Governor LePage declares, “Many people have worked over a long period of time to help us reach this point, and I am pleased we are now able to move the process forward. It is worthwhile to consider how our child welfare system has failed in the past so we can continue to improve the system. I see this process as a way to continue the strong working relationship that has developed in recent years between the Tribes and the Department of Health and Human Services. I hope this is another step in strengthening state-tribal relations.”

Wabanaki and State representatives have been collaborating for more than a decade, which has and will continue to improve the child welfare system for Wabanaki children. In spite of this progress, Maine’s child welfare history continues to impact Wabanaki children and families today. The governments have come to realize that they must unearth the story of Wabanaki people’s experiences in order to fully uphold the spirit, letter and intent of the Indian Child Welfare Act (ICWA) in a way that is consistent with the law and promotes healing.

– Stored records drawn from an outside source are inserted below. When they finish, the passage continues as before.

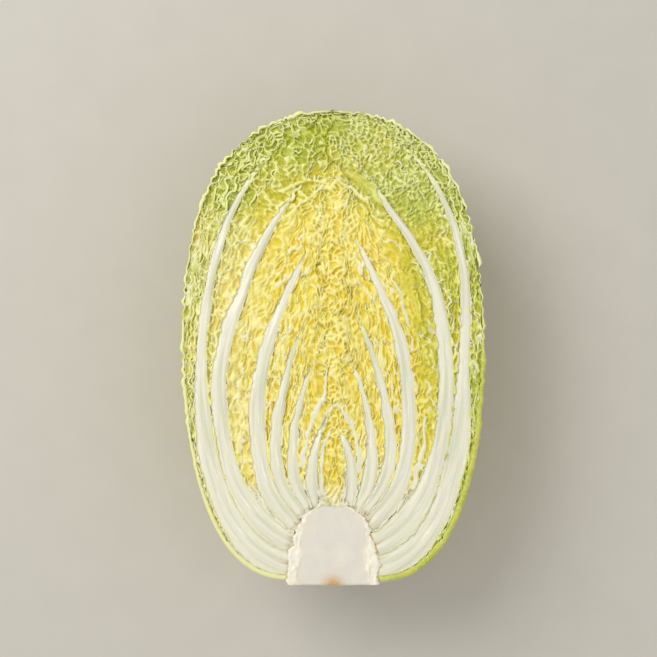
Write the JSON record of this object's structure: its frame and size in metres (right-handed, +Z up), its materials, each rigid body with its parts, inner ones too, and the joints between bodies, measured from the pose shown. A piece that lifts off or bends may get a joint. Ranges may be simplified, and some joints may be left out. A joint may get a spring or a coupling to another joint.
{
  "type": "napa cabbage half",
  "caption": "Half head of napa cabbage cut lengthwise, lying on its rounded back, with crinkled leaves on white ribs nested round a pale stem core.",
  "frame": {"origin": "middle of the half's outline, on the surface that its rounded back rests on", "axes": "+X across the head, +Y along its axis from the stem end to the tip, +Z up out of the cut face"},
  "size_m": [0.1814, 0.28, 0.084],
  "materials": {
    "core": "moist cut stem, faintly see-through, near white with a brown-edged foot",
    "leaf_green": "crinkled yellow-green blade, white rib, slight moist gloss",
    "leaf_pale": "crinkled pale green-yellow blade, white rib, slight moist gloss",
    "leaf_yellow": "tightly crinkled yellow blade, cream rib, slight moist gloss"
  },
  "bodies": {
    "root": {"core": "core", "heart_bud": "leaf_yellow", "leaf_01_outer": "leaf_green", "leaf_02_left": "leaf_green", "leaf_03_right": "leaf_green", "leaf_04_back": "leaf_pale", "leaf_05_left": "leaf_pale", "leaf_06_right": "leaf_pale", "leaf_07_back": "leaf_pale", "leaf_08_left": "leaf_pale", "leaf_09_right": "leaf_yellow", "leaf_10_back": "leaf_yellow", "leaf_11_left": "leaf_yellow", "leaf_12_right": "leaf_yellow", "leaf_13_back": "leaf_yellow", "leaf_14_left": "leaf_yellow", "leaf_15_right": "leaf_yellow", "leaf_16_back": "leaf_yellow", "leaf_17_left": "leaf_yellow", "leaf_18_right": "leaf_yellow"}
  },
  "joints": []
}
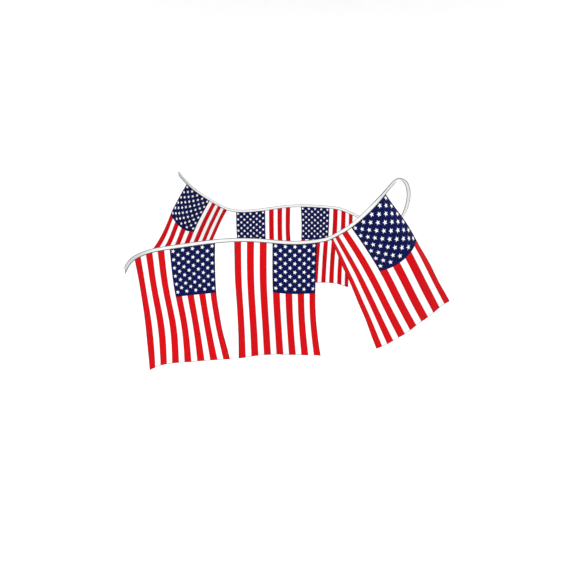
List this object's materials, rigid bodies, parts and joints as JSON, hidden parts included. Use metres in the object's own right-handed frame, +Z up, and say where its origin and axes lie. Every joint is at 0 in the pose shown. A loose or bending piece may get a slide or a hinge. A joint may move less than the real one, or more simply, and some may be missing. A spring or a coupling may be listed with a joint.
{
  "type": "fabric flag bunting",
  "caption": "Fabric bunting: rectangular flags hung by their short edge from one folded tape that runs out, loops over and comes back behind.",
  "frame": {"origin": "upper side of the tape at the top of its loop, where the bunting is held", "axes": "+X along the front run towards the loop, +Y from the front run to the back run, +Z up"},
  "size_m": [1.2711, 1.0868, 0.7487],
  "materials": {
    "tape": "matt white woven tape",
    "flag": "matt printed cloth, red and white stripes with a dark blue canton"
  },
  "bodies": {
    "root": {"tape": "tape", "flag_front_left": "flag", "flag_front_middle": "flag", "flag_front_right": "flag", "flag_back_right": "flag", "flag_back_middle": "flag", "flag_back_left": "flag"}
  },
  "joints": []
}
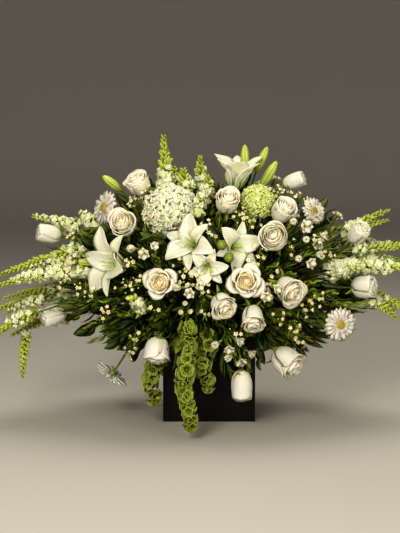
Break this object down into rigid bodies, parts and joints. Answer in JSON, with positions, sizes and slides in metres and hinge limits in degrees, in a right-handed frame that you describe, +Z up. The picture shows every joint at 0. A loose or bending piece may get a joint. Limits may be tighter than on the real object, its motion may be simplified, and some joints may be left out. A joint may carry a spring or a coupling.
{
  "type": "casket spray of white flowers in a cube vase",
  "caption": "Wide funeral spray of white roses, lilies, gerberas and snapdragons with bells of Ireland, in a black cube vase.",
  "frame": {"origin": "the middle of the underside of the vase", "axes": "+Z up, -Y towards the viewer of the front, +X to the right along the spray's long side"},
  "size_m": [0.9814, 0.536, 0.6333],
  "materials": {
    "vase": "black satin acrylic",
    "foam": "dark green wet floral foam, matt and fine-grained",
    "leaf": "living leaves and stems, satin dark green",
    "rose": "ivory-white petals, soft and matt",
    "lily": "white waxy petals",
    "gerbera": "white petals, matt, yellowish middle",
    "hydrangea": "white papery florets",
    "green_hydrangea": "pale green papery florets",
    "spike": "white florets and pale green buds",
    "bells": "fresh green papery bells"
  },
  "bodies": {
    "root": {"rose_crown_left": "rose", "rose_shoulder_left": "rose", "rose_far_left_upper": "rose", "rose_far_left_lower": "rose", "rose_open_left": "rose", "rose_skirt_left": "rose", "rose_crown_centre": "rose", "rose_open_centre": "rose", "rose_centre_low": "rose", "rose_skirt_centre": "rose", "rose_hanging": "rose", "rose_low_right": "rose", "rose_right_upper": "rose", "rose_right_middle": "rose", "rose_right_open": "rose", "rose_crown_right": "rose", "rose_far_right_upper": "rose", "rose_far_right_lower": "rose", "rose_back_left": "rose", "rose_back_centre": "rose", "rose_back_right": "rose", "gerbera_left": "gerbera", "gerbera_right": "gerbera", "gerbera_low_right": "gerbera", "gerbera_low_left": "gerbera", "gerbera_back": "gerbera", "lily_left": "lily", "lily_centre_left": "lily", "lily_centre_front": "lily", "lily_centre_right": "lily", "lily_crown": "lily", "lily_back": "lily", "hydrangea_left": "hydrangea", "hydrangea_right": "green_hydrangea", "hydrangea_back": "hydrangea", "stock_left": "spike", "stock_right": "spike", "snapdragon_crown": "spike", "snapdragon_left_1": "spike", "snapdragon_left_2": "spike", "snapdragon_left_3": "spike", "snapdragon_left_4": "spike", "snapdragon_left_5": "spike", "snapdragon_right_1": "spike", "snapdragon_right_2": "spike", "snapdragon_right_3": "spike", "snapdragon_right_4": "spike", "bells_front": "bells", "bells_left": "bells", "bells_middle": "bells", "greenery_front": "leaf", "greenery_front_right": "leaf", "greenery_right": "leaf", "greenery_back_right": "leaf", "greenery_back": "leaf", "greenery_back_left": "leaf", "greenery_left": "leaf", "greenery_front_left": "leaf", "vase": "vase", "floral_foam": "foam"}
  },
  "joints": []
}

Molly Newell, a member of the TRC Convening Group who has been a part of this change process for over a decade, says, “I am proud of the work we have done over the years to improve child welfare practice and realize it has only been possible because of the energy we’ve put into developing and strengthening relationships. We hold ourselves and each other accountable, asking tough questions and sharing difficult thoughts, feelings and opinions. Although at first I wasn’t sold on this idea of opening old wounds, I now realize it is necessary to look back at the truth before we can heal and move forward. I am optimistic and hopeful – I know we can do this.”

The impetus for the TRC comprises three key purposes:

    1) to create a common understanding between the Wabanaki and the State of Maine concerning what happened and is happening to Wabanaki children in the child welfare system;
    2) to act on the information revealed during the TRC to implement systems change to improve the system and to better support the children and families served; and
    3) to promote healing both among Wabanaki children and their families and the people who administered a widely acknowledged less than ideal system.

In 1978, the U.S. Congress passed the Indian Child Welfare Act (ICWA), which codified higher standards of protection for the rights of Native children, their families and their Tribal communities. Within the ICWA, Congress stated that, “No resource is more vital to the continued existence and integrity of Indian tribes than their children” and that “Child welfare agencies had failed to recognize the essential tribal relations of Indian people and the culture and social standards prevailing in Indian communities and families” (25 U.S.C.& 1901).

All the signatories to the Declaration of Intent thanked the Andrus Family Fund for its financial support for the Convening Group, creating support for Wabanaki communities, and other aspects of the TRC. Next steps will include the signatories agreeing to a specific plan for conducting the TRC process, selecting members of the TRC, and securing additional funding. The TRC will be housed within the Maine Indian Tribal-State Commission (MITSC).

Throughout the process Wabanaki Community Groups led by community members will provide support and a local point of contact for all Wabanaki people who become involved in the TRC process.

For more information:
John Dieffenbacher-Krall, MITSC (207) 817-3799

Formed by a historic agreement between Wabanaki Tribal Governments and the State of Maine, the Maine Wabanaki-State Child Welfare Truth & Reconciliation Commission was tasked with uncovering and acknowledging the truth about what happened to Wabanaki children and families involved with the Maine Child Welfare system; creating opportunities to heal and learn from the truth; and collaborating to operate the best child welfare system possible for Wabanaki children.